Consider the following. Let's say there's this class called "Commercial Law" and the professor gives a midterm to the class. The grades range from a perfect 56 points to an absolutely dreadful 2 points. Given the range of scores, what grade do you give to the students who did not...ahem...do so well? If you were a tough, no-holds-barred professor, you would give them an F, as their score sucked. Put politely, their score was not exceptional. Some might kick them out of the class or "advise" them to drop the class and retake it later. In law school, however, you do not give them an F. What? You don't fail the student? No. In all likelyhood, the student will get a C. Remember, you need to fit the mandatory curve.
Let's put it this way. Even if the student does miserable on the final, which counts for 70% of the final grade, odds are, the student will still get a C. That pesky mandatory curve will prevent most professors from assigning an F to students, despite knowing in their heart that the student truly deserves an F. A big, fat F. But the professor will most likely give that student a C. Isn't that fair?

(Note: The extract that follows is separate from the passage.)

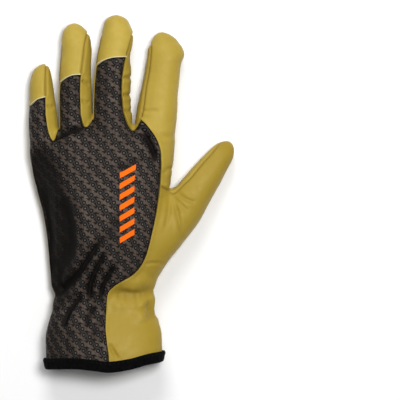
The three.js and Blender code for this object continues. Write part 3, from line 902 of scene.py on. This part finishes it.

OK, try the alternative. Student X gets 85% of the points. That, under normal circumstances, will be a B, right? Maybe a B+ if the professor is generous. Student Y, however gets 70% of the points. That will be a C under normal circumstances. In law school, however, student X will most likely get a B, maybe a B+, depending on how things fit under the curve. It would be even-money odds that both students will get a B. Student X might get a B+ if it doesn't mess up the curve. Does that seem fair? It's not, but that's the law school curve for you.
In the end, the professors will tinker with assigning grades until they fit the nice bell curve. You might get an A or you might get a B. Just like a crooked card game, the entire deck is stacked against you. What grade are you going to get? So, you feeling lucky?